======== MATERIAL ========
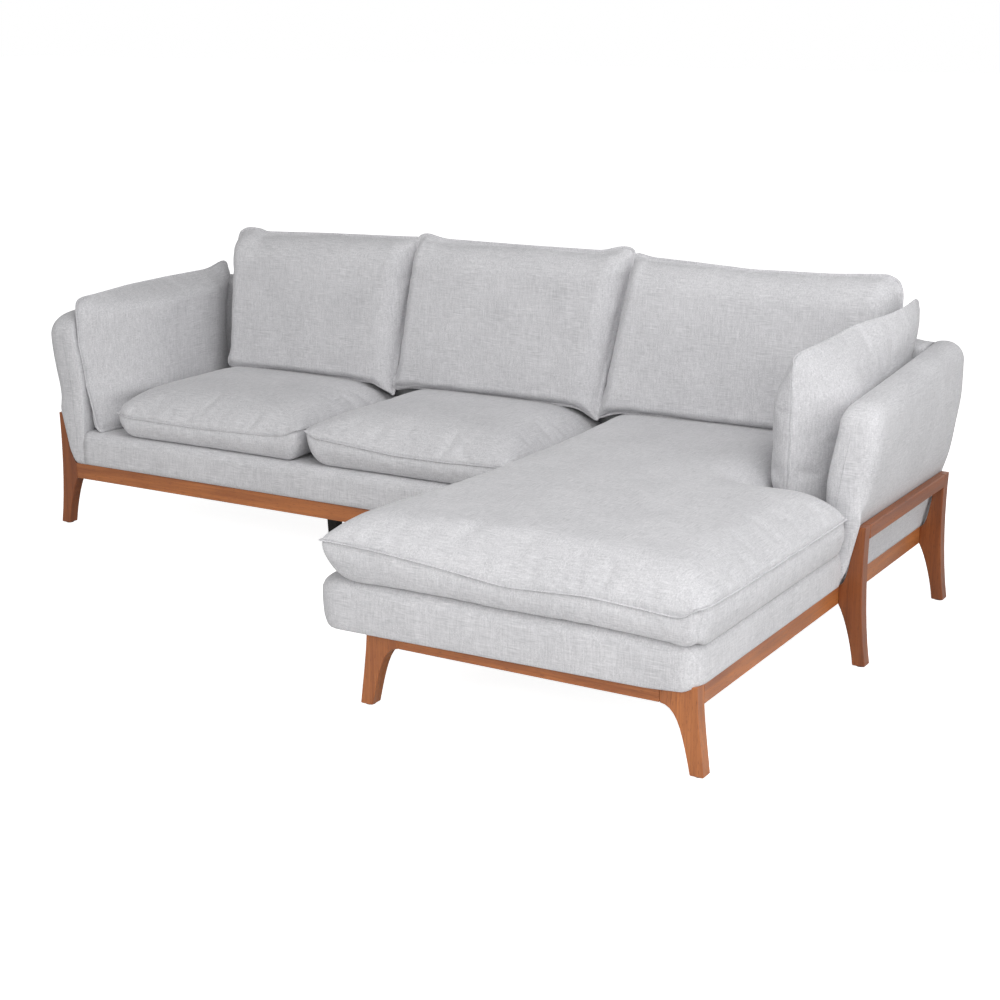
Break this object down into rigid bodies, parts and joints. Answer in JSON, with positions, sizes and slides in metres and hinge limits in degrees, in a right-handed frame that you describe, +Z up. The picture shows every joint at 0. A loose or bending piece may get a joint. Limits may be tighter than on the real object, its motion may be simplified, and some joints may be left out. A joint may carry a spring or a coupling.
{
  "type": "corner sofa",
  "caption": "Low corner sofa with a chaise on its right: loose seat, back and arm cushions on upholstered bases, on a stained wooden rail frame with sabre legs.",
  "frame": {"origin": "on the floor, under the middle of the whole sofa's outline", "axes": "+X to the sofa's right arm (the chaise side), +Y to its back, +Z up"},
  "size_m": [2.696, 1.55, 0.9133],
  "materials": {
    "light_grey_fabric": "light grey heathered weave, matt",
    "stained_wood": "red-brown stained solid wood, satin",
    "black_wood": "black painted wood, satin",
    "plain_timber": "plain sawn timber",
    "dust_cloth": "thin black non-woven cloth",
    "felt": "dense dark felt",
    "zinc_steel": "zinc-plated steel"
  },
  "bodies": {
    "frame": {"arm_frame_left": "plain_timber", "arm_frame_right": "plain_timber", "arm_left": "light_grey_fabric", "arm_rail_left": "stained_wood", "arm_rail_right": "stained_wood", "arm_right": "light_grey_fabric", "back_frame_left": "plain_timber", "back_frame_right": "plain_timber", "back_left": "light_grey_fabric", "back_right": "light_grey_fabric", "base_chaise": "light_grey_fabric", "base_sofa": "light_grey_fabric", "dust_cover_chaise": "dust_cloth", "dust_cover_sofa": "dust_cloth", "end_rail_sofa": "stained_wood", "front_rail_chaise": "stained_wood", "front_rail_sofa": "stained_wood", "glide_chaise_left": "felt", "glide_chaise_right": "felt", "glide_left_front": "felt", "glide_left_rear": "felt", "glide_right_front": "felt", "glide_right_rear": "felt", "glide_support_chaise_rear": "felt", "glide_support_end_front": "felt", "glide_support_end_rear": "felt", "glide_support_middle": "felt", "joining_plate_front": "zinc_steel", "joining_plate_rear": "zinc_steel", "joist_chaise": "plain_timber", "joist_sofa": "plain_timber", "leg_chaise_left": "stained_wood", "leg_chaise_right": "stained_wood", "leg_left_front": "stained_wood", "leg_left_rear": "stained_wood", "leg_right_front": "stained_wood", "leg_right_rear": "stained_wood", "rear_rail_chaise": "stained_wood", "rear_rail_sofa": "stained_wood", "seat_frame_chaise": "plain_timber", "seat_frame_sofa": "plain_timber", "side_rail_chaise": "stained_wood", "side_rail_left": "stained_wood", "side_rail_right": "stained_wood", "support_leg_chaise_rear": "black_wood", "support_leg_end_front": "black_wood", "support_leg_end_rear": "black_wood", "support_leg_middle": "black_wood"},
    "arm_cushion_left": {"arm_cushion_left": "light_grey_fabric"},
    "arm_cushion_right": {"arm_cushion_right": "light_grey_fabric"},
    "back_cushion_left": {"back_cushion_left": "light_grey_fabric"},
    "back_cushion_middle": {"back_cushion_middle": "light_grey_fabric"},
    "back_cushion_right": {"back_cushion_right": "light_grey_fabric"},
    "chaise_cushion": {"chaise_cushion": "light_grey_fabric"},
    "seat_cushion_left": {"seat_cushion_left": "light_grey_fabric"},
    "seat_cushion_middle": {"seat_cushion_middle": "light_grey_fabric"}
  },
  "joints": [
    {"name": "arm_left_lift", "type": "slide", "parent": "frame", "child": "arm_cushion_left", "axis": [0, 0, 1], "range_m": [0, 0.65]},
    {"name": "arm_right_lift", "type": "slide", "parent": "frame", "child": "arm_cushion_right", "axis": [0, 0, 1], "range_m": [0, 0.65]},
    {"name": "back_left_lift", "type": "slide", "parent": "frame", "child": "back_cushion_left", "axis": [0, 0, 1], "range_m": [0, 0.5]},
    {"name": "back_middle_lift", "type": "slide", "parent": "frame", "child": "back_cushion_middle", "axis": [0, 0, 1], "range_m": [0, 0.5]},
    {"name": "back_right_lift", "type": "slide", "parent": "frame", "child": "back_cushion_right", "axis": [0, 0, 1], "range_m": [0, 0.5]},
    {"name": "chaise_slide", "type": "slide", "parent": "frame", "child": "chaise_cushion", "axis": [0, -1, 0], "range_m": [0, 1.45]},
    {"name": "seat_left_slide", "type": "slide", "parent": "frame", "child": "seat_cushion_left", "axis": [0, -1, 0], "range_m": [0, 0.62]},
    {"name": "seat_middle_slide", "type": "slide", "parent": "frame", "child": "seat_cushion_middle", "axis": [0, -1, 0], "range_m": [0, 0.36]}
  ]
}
========
• **WHAT YOU SHOULD DO**
Write out the full listing exactly as given.

• **TASK SOLUTION**
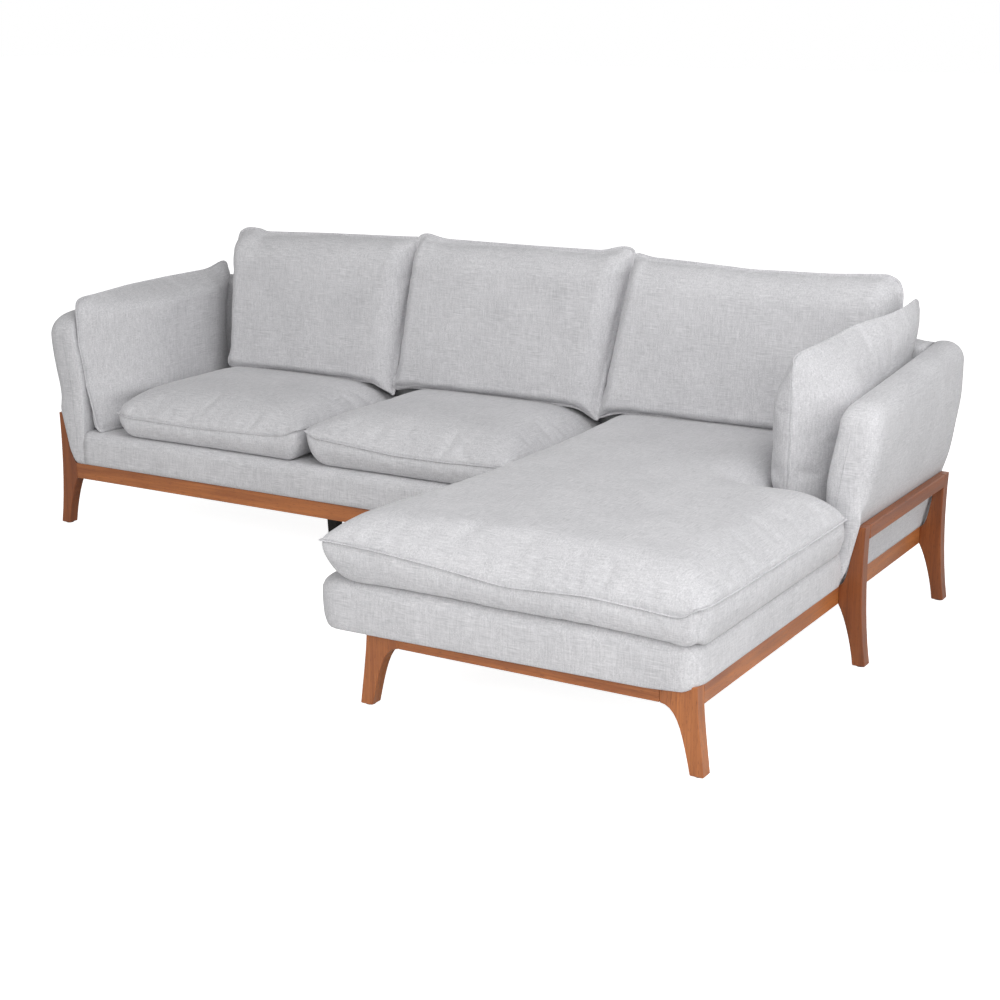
Break this object down into rigid bodies, parts and joints. Answer in JSON, with positions, sizes and slides in metres and hinge limits in degrees, in a right-handed frame that you describe, +Z up. The picture shows every joint at 0. A loose or bending piece may get a joint. Limits may be tighter than on the real object, its motion may be simplified, and some joints may be left out. A joint may carry a spring or a coupling.
{
  "type": "corner sofa",
  "caption": "Low corner sofa with a chaise on its right: loose seat, back and arm cushions on upholstered bases, on a stained wooden rail frame with sabre legs.",
  "frame": {"origin": "on the floor, under the middle of the whole sofa's outline", "axes": "+X to the sofa's right arm (the chaise side), +Y to its back, +Z up"},
  "size_m": [2.696, 1.55, 0.9133],
  "materials": {
    "light_grey_fabric": "light grey heathered weave, matt",
    "stained_wood": "red-brown stained solid wood, satin",
    "black_wood": "black painted wood, satin",
    "plain_timber": "plain sawn timber",
    "dust_cloth": "thin black non-woven cloth",
    "felt": "dense dark felt",
    "zinc_steel": "zinc-plated steel"
  },
  "bodies": {
    "frame": {"arm_frame_left": "plain_timber", "arm_frame_right": "plain_timber", "arm_left": "light_grey_fabric", "arm_rail_left": "stained_wood", "arm_rail_right": "stained_wood", "arm_right": "light_grey_fabric", "back_frame_left": "plain_timber", "back_frame_right": "plain_timber", "back_left": "light_grey_fabric", "back_right": "light_grey_fabric", "base_chaise": "light_grey_fabric", "base_sofa": "light_grey_fabric", "dust_cover_chaise": "dust_cloth", "dust_cover_sofa": "dust_cloth", "end_rail_sofa": "stained_wood", "front_rail_chaise": "stained_wood", "front_rail_sofa": "stained_wood", "glide_chaise_left": "felt", "glide_chaise_right": "felt", "glide_left_front": "felt", "glide_left_rear": "felt", "glide_right_front": "felt", "glide_right_rear": "felt", "glide_support_chaise_rear": "felt", "glide_support_end_front": "felt", "glide_support_end_rear": "felt", "glide_support_middle": "felt", "joining_plate_front": "zinc_steel", "joining_plate_rear": "zinc_steel", "joist_chaise": "plain_timber", "joist_sofa": "plain_timber", "leg_chaise_left": "stained_wood", "leg_chaise_right": "stained_wood", "leg_left_front": "stained_wood", "leg_left_rear": "stained_wood", "leg_right_front": "stained_wood", "leg_right_rear": "stained_wood", "rear_rail_chaise": "stained_wood", "rear_rail_sofa": "stained_wood", "seat_frame_chaise": "plain_timber", "seat_frame_sofa": "plain_timber", "side_rail_chaise": "stained_wood", "side_rail_left": "stained_wood", "side_rail_right": "stained_wood", "support_leg_chaise_rear": "black_wood", "support_leg_end_front": "black_wood", "support_leg_end_rear": "black_wood", "support_leg_middle": "black_wood"},
    "arm_cushion_left": {"arm_cushion_left": "light_grey_fabric"},
    "arm_cushion_right": {"arm_cushion_right": "light_grey_fabric"},
    "back_cushion_left": {"back_cushion_left": "light_grey_fabric"},
    "back_cushion_middle": {"back_cushion_middle": "light_grey_fabric"},
    "back_cushion_right": {"back_cushion_right": "light_grey_fabric"},
    "chaise_cushion": {"chaise_cushion": "light_grey_fabric"},
    "seat_cushion_left": {"seat_cushion_left": "light_grey_fabric"},
    "seat_cushion_middle": {"seat_cushion_middle": "light_grey_fabric"}
  },
  "joints": [
    {"name": "arm_left_lift", "type": "slide", "parent": "frame", "child": "arm_cushion_left", "axis": [0, 0, 1], "range_m": [0, 0.65]},
    {"name": "arm_right_lift", "type": "slide", "parent": "frame", "child": "arm_cushion_right", "axis": [0, 0, 1], "range_m": [0, 0.65]},
    {"name": "back_left_lift", "type": "slide", "parent": "frame", "child": "back_cushion_left", "axis": [0, 0, 1], "range_m": [0, 0.5]},
    {"name": "back_middle_lift", "type": "slide", "parent": "frame", "child": "back_cushion_middle", "axis": [0, 0, 1], "range_m": [0, 0.5]},
    {"name": "back_right_lift", "type": "slide", "parent": "frame", "child": "back_cushion_right", "axis": [0, 0, 1], "range_m": [0, 0.5]},
    {"name": "chaise_slide", "type": "slide", "parent": "frame", "child": "chaise_cushion", "axis": [0, -1, 0], "range_m": [0, 1.45]},
    {"name": "seat_left_slide", "type": "slide", "parent": "frame", "child": "seat_cushion_left", "axis": [0, -1, 0], "range_m": [0, 0.62]},
    {"name": "seat_middle_slide", "type": "slide", "parent": "frame", "child": "seat_cushion_middle", "axis": [0, -1, 0], "range_m": [0, 0.36]}
  ]
}